Toward Practical Multi-Reference Configuration Interaction Methods and Applications

Abstract

The accurate description of electronic structures in molecular systems has always been the central question in the field of quantum chemistry. For problems such as studying chemical properties of the late-row element components or investigating the energy dissipation pathways in electronically excited/ionized molecules, relativistic effects, static and dynamic electron correlations must be addressed. Despite of the simple formalism, the multireference configuration interaction (MRCI) method can treat both electron correlations and relativistic effects variationally with high accuracy. However, the large scaling of computational resources demanded by MRCI method becomes the bottleneck to apply it to any realistic systems.
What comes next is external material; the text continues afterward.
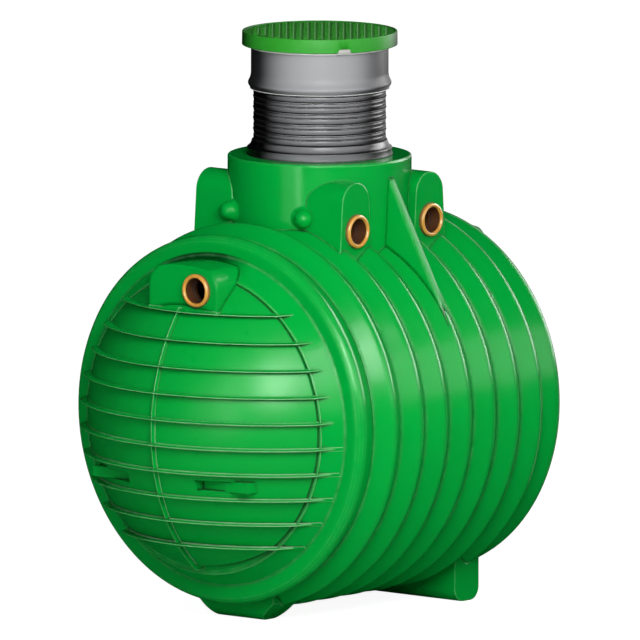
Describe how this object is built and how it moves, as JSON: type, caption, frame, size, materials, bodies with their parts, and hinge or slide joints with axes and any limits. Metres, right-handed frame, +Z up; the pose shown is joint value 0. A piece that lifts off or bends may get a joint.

To shed lights on practical approaches to perform MRCI calculations, this dissertation covers important aspects including correlation space tuning to lower the number of determinants and algorithm advancements to increase the computational capability. Particularly, with the novel implementation, relativistic MRCI wavefunction with more than 1 billion determinants could be resolved using just a few computer machines. After a brief introduction to the preliminary theory concepts in Chapter 1, Chapter 2 further reviews the research and development effort for CI algorithm in the past three decades. Chapter 3 introduces a novel relativistic MRCI formalism and its distributed implementation, and parallel performance is evaluated and discussed. Chapter 4 discussed about how correlation tuning could impact MRCI calculations. Chapter 5 and 6 focused real world applications of MRCI methods to resolve X-ray absorption spectra of iron complex and study non-radiative decay pathways of electronically excited/ionized molecules, respectively.